### Dataset section
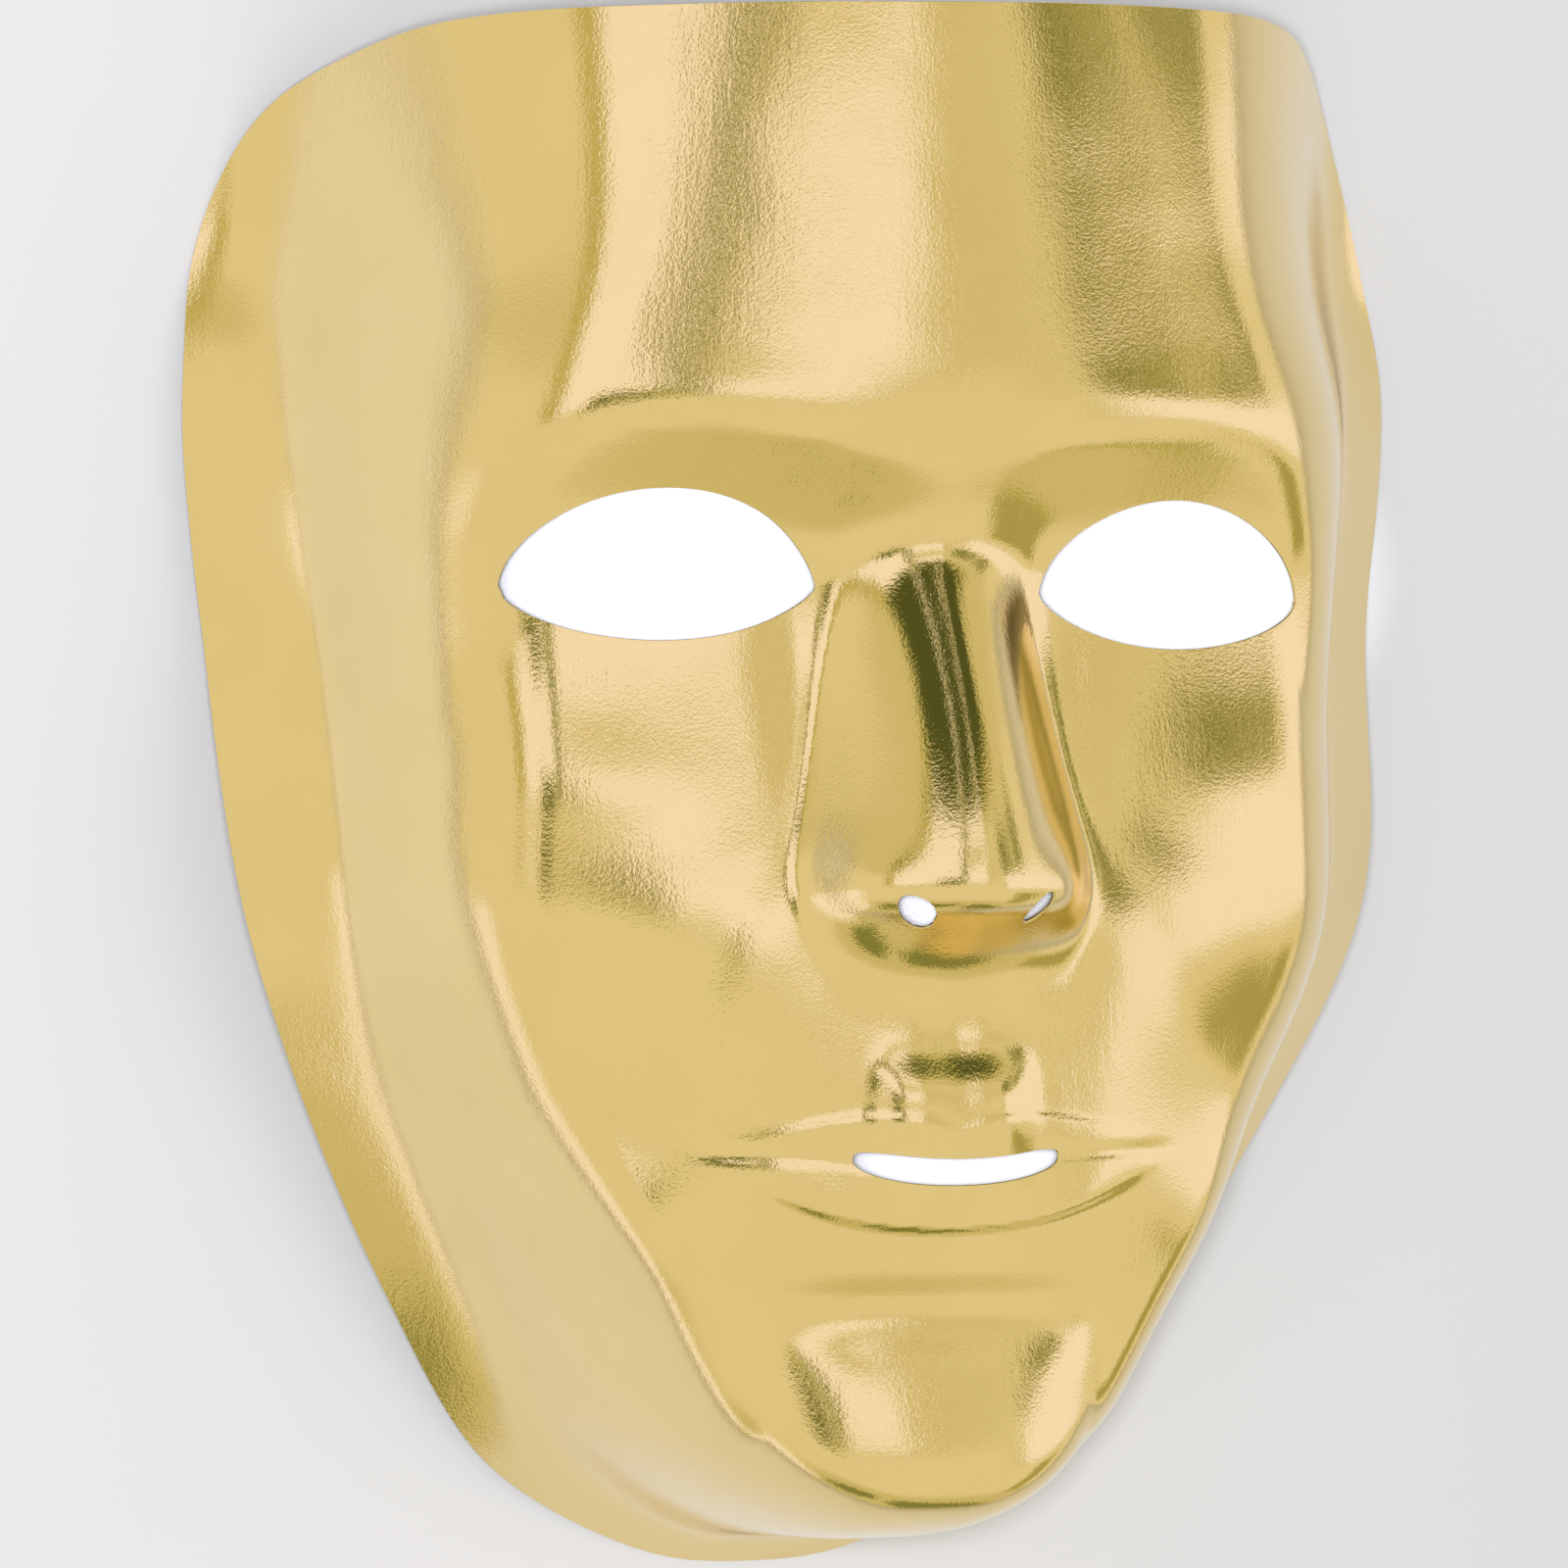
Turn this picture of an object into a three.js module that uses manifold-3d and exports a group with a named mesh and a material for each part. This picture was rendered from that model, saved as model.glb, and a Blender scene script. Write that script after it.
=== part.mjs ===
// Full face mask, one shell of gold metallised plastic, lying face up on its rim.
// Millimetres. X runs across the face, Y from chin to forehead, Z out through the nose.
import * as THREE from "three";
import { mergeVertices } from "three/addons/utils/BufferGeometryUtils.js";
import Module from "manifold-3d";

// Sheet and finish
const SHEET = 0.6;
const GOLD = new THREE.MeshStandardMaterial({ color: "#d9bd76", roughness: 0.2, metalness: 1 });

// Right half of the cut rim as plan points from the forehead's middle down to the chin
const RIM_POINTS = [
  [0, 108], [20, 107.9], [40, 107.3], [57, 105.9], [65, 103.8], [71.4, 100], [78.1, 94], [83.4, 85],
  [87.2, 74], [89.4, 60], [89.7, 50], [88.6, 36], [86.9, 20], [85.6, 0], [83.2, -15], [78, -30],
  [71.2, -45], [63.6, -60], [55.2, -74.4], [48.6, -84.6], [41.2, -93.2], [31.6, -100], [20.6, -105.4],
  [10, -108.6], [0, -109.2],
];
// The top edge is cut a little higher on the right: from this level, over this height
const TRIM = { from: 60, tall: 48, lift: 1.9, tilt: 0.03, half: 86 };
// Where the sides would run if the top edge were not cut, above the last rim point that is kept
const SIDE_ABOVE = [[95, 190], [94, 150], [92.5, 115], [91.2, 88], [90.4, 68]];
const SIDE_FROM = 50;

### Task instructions
Please reproduce every line of the material word for word.

### Answer for this exercise
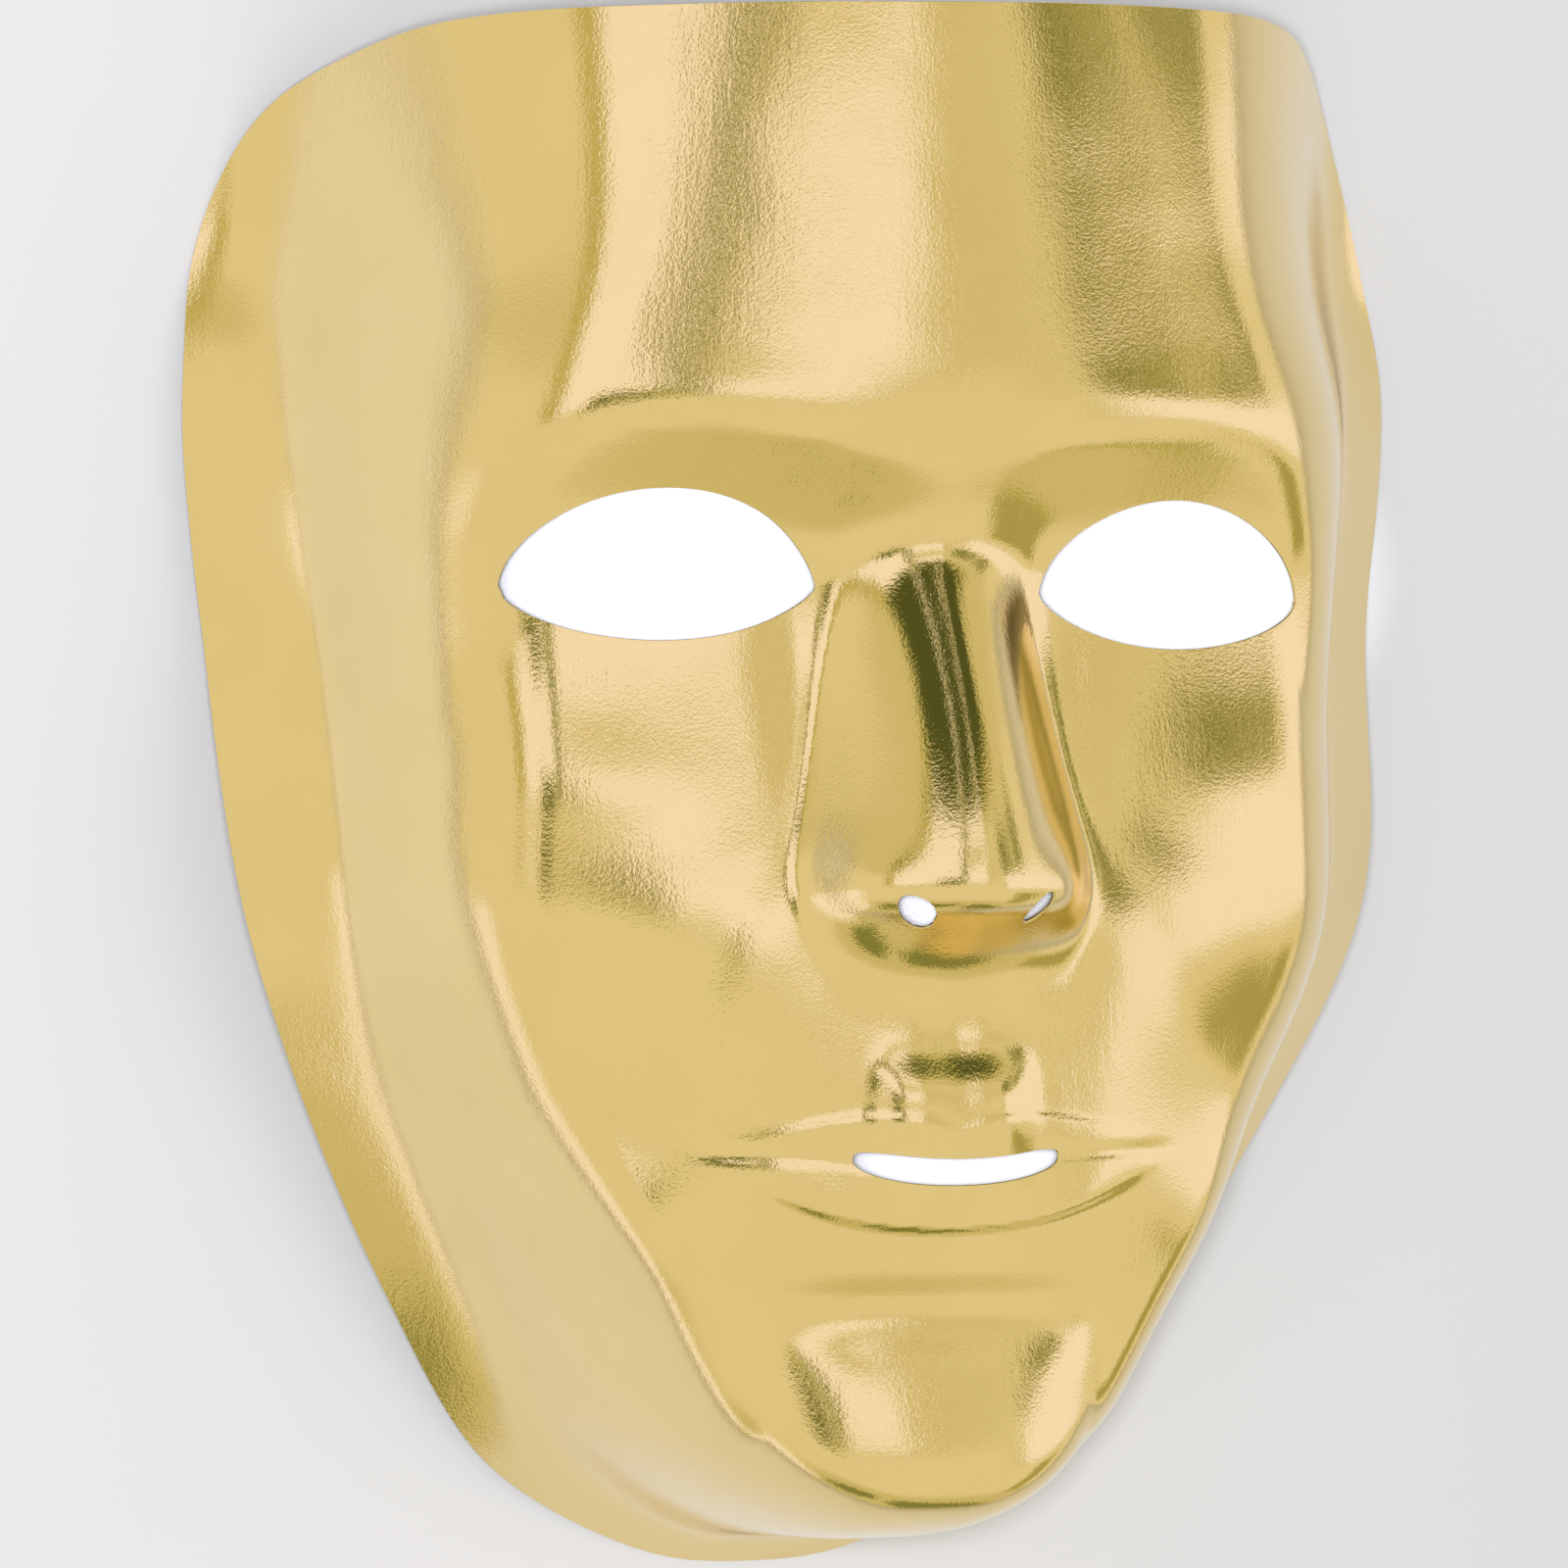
Turn this picture of an object into a three.js module that uses manifold-3d and exports a group with a named mesh and a material for each part. This picture was rendered from that model, saved as model.glb, and a Blender scene script. Write that script after it.
=== part.mjs ===
// Full face mask, one shell of gold metallised plastic, lying face up on its rim.
// Millimetres. X runs across the face, Y from chin to forehead, Z out through the nose.
import * as THREE from "three";
import { mergeVertices } from "three/addons/utils/BufferGeometryUtils.js";
import Module from "manifold-3d";

// Sheet and finish
const SHEET = 0.6;
const GOLD = new THREE.MeshStandardMaterial({ color: "#d9bd76", roughness: 0.2, metalness: 1 });

// Right half of the cut rim as plan points from the forehead's middle down to the chin
const RIM_POINTS = [
  [0, 108], [20, 107.9], [40, 107.3], [57, 105.9], [65, 103.8], [71.4, 100], [78.1, 94], [83.4, 85],
  [87.2, 74], [89.4, 60], [89.7, 50], [88.6, 36], [86.9, 20], [85.6, 0], [83.2, -15], [78, -30],
  [71.2, -45], [63.6, -60], [55.2, -74.4], [48.6, -84.6], [41.2, -93.2], [31.6, -100], [20.6, -105.4],
  [10, -108.6], [0, -109.2],
];
// The top edge is cut a little higher on the right: from this level, over this height
const TRIM = { from: 60, tall: 48, lift: 1.9, tilt: 0.03, half: 86 };
// Where the sides would run if the top edge were not cut, above the last rim point that is kept
const SIDE_ABOVE = [[95, 190], [94, 150], [92.5, 115], [91.2, 88], [90.4, 68]];
const SIDE_FROM = 50;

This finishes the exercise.